Bill and I were standing in the living room at the back window gazing outside as our son walked by.
“What on Earth are you two doing?” he asked.
“Watching birds,” we said, in unison. Bill and I then turned and grinned at each other.
I added, “It’s what old people do.”
We then laughed. Our son just shook his head like we’d lost our minds and walked on into the kitchen where he promptly ignored us.
How he thinks we’ll lose our minds simultaneously is beyond me.
The truth is Bill and I have always been into birds. You can’t live out where we do and not be into them. Well, I guess you can, but what’s the point? Birds are plentiful here, and none are more plentiful than my sassy cadre of Cardinals.
In winter, Cardinals, male and female, and mostly in pairs, belly up to the bird feeder all day long as long as those feeders are full of seed. We use a mix of Wagner’s 76027 Black Oil Sunflower seed and regular, high-quality birdseed. We also fill a finch feeder with Audubon Park 12236 Nyjer/Thistle Seed so that smaller birds like House Finches and American Goldfinches (only in winter) have a chance. Like Carol at May Dreams Gardens, we have our problems with Enga the Squirrel too, but nothing dissuades us from filling our bird feeders. We chase the squirrels. We also sometimes coat the copper poles with WD-40 to discourage them. It must be reapplied, and birdseed sometimes sticks to it which is gross in pictures. No, I’ve never poisoned a bird or squirrel by using it either.
[Click on photos in gallery to make them larger.]
If you do hang a feeder, you must keep it full. The birds depend upon you through winter once a feeder is available. We hang two regular feeders on long copper poles on the back deck which is surrounded by trees so that the birds can perch and fly for cover especially when the red-shouldered hawks come to eat. You know what hawks eat right? Smaller birds and rodents.
Nature is often cruel and takes no prisoners.
Feeding birds isn’t cheap, but we buy our seed in bulk locally and store it outdoors in three Behrens 6110 10-Gallon Locking Lid trash cans on the deck. The squirrels can’t break into these cans so they work well for our needs. Bill likes to layer the food in the feeders with a stripe of black oil sunflower seed between the regular food. Watching the birds makes our winter days shorter. They have such funny behavior.
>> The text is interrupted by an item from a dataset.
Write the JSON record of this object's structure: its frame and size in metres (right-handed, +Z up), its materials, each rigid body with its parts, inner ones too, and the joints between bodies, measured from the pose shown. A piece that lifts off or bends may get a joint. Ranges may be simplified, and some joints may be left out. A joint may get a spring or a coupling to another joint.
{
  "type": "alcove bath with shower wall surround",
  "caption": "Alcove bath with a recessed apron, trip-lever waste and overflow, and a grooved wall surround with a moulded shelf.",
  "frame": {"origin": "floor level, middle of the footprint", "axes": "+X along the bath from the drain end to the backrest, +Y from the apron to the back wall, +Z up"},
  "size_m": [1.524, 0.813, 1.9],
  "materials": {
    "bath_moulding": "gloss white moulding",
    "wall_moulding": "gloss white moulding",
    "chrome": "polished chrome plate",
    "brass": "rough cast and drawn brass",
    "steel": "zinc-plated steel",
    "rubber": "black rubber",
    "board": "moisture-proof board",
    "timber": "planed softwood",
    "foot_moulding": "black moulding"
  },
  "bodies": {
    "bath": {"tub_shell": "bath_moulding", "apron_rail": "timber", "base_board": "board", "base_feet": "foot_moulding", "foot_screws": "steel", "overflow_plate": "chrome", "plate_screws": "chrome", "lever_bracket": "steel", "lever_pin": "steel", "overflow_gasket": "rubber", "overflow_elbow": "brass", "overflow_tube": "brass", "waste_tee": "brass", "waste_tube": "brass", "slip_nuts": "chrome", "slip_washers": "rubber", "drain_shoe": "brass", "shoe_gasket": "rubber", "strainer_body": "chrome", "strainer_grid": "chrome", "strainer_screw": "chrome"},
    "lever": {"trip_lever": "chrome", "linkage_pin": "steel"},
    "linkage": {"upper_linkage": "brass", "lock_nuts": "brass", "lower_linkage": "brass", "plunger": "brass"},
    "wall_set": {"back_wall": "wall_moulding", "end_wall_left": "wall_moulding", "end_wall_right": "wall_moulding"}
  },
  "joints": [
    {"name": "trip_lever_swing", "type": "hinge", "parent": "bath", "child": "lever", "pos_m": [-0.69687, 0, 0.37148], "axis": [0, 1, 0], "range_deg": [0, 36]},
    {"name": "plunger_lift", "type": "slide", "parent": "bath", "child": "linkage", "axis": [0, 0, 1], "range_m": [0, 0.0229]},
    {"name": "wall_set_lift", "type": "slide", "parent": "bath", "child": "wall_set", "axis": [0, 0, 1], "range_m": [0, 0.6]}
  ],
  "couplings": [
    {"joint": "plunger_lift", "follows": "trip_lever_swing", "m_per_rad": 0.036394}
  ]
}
Before the birds’ mating season begins and once temperatures rise, we’ll take in the feeders until late fall. That way, the birds will find their partners and carry on for the next year. I don’t spray pesticides, and I use many native plants so our birds have plenty of bugs and caterpillars to feed their young. Bugs are essential to a bird’s life cycle. If you don’t believe me, believe Doug Tallamy who has been writing and speaking on this subject for years. His two books, Bringing Nature Home: How You Can Sustain Wildlife with Native Plants, Updated and Expanded and The Living Landscape: Designing for Beauty and Biodiversity in the Home Garden, the second written with Rick Darke, are essential reading if you love wildlife. They certainly changed the way I garden.
The other afternoon, Bill said, “That’s weird. There are no birds out there.”
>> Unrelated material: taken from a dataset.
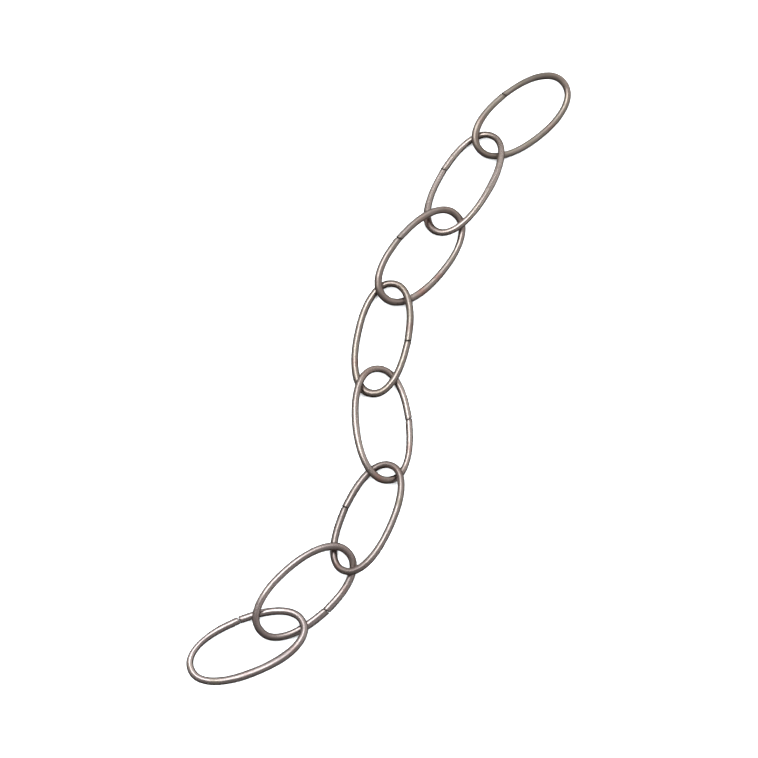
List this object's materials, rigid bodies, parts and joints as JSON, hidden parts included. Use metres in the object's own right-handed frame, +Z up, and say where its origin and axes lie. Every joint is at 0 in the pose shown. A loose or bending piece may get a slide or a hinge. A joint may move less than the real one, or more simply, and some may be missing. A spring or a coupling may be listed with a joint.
{
  "type": "length of oval link chain",
  "caption": "Slack length of oval link chain lying in an S curve. Each open link of round wire passes through the next and swivels on it.",
  "frame": {"origin": "on the floor under the middle of the chain's box", "axes": "+Y along the run of the chain towards its upper end in the picture, +X to the picture's right, +Z up from the floor"},
  "size_m": [0.1745, 0.2866, 0.0106],
  "materials": {
    "antiqued_iron": "brushed antique iron, warm grey-brown, with rubbed bright streaks and small rusty patches"
  },
  "bodies": {
    "link_1": {"link_1": "antiqued_iron"},
    "link_2": {"link_2": "antiqued_iron"},
    "link_3": {"link_3": "antiqued_iron"},
    "link_4": {"link_4": "antiqued_iron"},
    "link_5": {"link_5": "antiqued_iron"},
    "link_6": {"link_6": "antiqued_iron"},
    "link_7": {"link_7": "antiqued_iron"},
    "link_8": {"link_8": "antiqued_iron"}
  },
  "joints": [
    {"name": "swivel_2", "type": "hinge", "parent": "link_1", "child": "link_2", "pos_m": [0.04499, 0.11063, 0], "axis": [0, 0, 1], "range_deg": [-28, 30]},
    {"name": "swivel_3", "type": "hinge", "parent": "link_2", "child": "link_3", "pos_m": [0.03298, 0.07019, 0], "axis": [0, 0, 1], "range_deg": [-38, 32]},
    {"name": "swivel_4", "type": "hinge", "parent": "link_3", "child": "link_4", "pos_m": [0.00217, 0.03259, 0], "axis": [0, 0, 1], "range_deg": [-18, 16]},
    {"name": "swivel_5", "type": "hinge", "parent": "link_4", "child": "link_5", "pos_m": [-0.00529, -0.00532, 0], "axis": [0, 0, 1], "range_deg": [-26, 28]},
    {"name": "swivel_6", "type": "hinge", "parent": "link_5", "child": "link_6", "pos_m": [-0.0021, -0.04751, 0], "axis": [0, 0, 1], "range_deg": [-9, 30]},
    {"name": "swivel_7", "type": "hinge", "parent": "link_6", "child": "link_7", "pos_m": [-0.02118, -0.09028, 0], "axis": [0, 0, 1], "range_deg": [-18, 11]},
    {"name": "swivel_8", "type": "hinge", "parent": "link_7", "child": "link_8", "pos_m": [-0.04316, -0.10859, 0], "axis": [0, 0, 1], "range_deg": [-45, 20]}
  ]
}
“There must be a hawk nearby. The birds quickly figure out when a hawk is near, and they go hide in the trees. Sometimes, the hawk is lucky. Most of the time they are.”
This time Bill looked at me as if I had two heads. “How do you know this stuff?”
“I just do.”
It’s best to keep some mystery alive even if you’ve been married as long as we have. Just ask Mrs. Cardinal.